REQUIREMENT: Wherever the string "origin" appears in the listing, copy that line.

DATA SHOWN:
#####
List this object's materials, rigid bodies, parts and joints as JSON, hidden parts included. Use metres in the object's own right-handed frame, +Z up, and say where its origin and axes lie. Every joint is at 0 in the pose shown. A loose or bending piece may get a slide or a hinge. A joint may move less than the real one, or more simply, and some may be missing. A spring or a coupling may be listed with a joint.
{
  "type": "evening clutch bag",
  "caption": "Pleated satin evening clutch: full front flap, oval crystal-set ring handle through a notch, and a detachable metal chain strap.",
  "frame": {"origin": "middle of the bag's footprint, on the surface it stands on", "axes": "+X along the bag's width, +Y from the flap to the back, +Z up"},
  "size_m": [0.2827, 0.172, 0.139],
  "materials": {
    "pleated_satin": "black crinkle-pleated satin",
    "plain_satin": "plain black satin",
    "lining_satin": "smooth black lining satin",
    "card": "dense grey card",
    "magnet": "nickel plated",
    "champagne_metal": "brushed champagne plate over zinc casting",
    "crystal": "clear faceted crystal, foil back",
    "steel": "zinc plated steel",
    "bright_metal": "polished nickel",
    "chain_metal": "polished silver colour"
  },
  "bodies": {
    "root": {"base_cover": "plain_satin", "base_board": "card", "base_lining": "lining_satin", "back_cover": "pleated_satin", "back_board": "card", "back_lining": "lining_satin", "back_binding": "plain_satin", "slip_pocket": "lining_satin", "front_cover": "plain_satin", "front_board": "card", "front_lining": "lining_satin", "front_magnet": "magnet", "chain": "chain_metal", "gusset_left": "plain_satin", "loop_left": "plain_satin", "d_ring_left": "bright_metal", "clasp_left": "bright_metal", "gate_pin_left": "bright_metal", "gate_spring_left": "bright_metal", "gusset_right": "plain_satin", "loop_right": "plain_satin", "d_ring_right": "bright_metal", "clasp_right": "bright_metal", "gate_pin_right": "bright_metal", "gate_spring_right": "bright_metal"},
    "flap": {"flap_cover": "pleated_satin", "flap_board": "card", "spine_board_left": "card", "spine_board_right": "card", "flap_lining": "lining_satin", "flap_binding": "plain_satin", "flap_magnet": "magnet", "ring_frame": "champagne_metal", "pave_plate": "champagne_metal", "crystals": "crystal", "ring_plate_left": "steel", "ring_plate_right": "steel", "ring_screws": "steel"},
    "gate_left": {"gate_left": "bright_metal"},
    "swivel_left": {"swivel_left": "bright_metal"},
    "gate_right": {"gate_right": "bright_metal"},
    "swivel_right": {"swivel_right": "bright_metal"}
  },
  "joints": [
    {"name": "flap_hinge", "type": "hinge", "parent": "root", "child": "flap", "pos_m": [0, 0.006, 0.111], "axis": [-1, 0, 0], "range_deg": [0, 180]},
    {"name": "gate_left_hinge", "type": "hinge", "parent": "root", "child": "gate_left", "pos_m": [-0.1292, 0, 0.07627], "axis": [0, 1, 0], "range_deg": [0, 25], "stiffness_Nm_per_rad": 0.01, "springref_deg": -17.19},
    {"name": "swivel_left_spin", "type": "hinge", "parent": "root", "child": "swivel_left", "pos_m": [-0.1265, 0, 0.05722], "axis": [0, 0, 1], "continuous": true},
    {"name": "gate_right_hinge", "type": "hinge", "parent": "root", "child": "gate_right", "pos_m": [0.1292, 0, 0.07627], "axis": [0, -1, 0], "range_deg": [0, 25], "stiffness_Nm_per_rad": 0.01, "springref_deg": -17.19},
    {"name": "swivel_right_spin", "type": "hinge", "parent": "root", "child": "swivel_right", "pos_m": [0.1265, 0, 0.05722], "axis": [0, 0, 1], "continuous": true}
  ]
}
#####
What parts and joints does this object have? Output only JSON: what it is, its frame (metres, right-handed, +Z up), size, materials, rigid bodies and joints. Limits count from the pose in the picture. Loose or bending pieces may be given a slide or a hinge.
#####
FINAL RESULT:
List this object's materials, rigid bodies, parts and joints as JSON, hidden parts included. Use metres in the object's own right-handed frame, +Z up, and say where its origin and axes lie. Every joint is at 0 in the pose shown. A loose or bending piece may get a slide or a hinge. A joint may move less than the real one, or more simply, and some may be missing. A spring or a coupling may be listed with a joint.
  "frame": {"origin": "middle of the bag's footprint, on the surface it stands on", "axes": "+X along the bag's width, +Y from the flap to the back, +Z up"},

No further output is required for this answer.